Shares of Virgin Galactic Holdings (NYSE:SPCE) climbed 5% on Tuesday after NASA selected it for a flight services contract. The deal value is small, but offers a new source of revenue for the early-stage space tourism company.
Virgin Galactic had originally hoped to start flying tourists into space this year, but with pandemic-related restrictions slowing test flights revenue-generating missions are now a goal for 2021.
In the meantime, the company is making progress building a relationship with NASA. The government space agency said late Monday it had selected Virgin Galactic and Masten Space Systems to provide flight and integration services for payloads as part of NASA's Flight Opportunities program.

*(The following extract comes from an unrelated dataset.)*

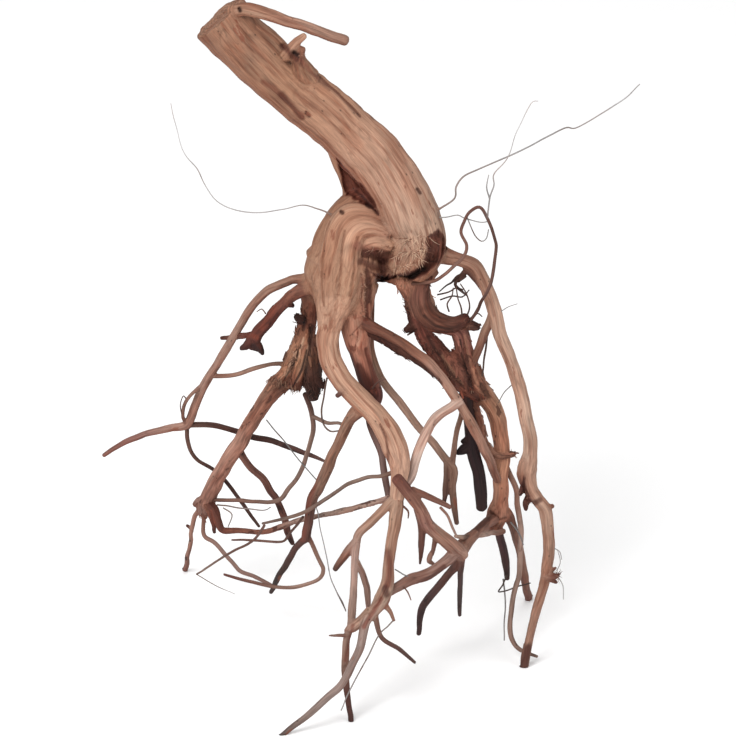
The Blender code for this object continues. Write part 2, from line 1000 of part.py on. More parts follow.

The new contract awards run through July 31, 2023, and have a total combined value of $45 million. NASA uses the program to acquire space on commercial flights for tests and experiments requiring reduced gravity.
In one sense, splitting $45 million over three years barely moves the needle for Virgin Galactic.
Then again, this is a company that booked no revenue in the third quarter. And given the uncertainty about the total space tourism market -- with its $250,000-per-seat price tag -- a second line of business is reason to cheer.
The bull case for Virgin Galactic still revolves around space tourism and its higher potential revenue. But a growing relationship with NASA is a plus for any space-focused company, and the shares are moving higher on Tuesday as a result.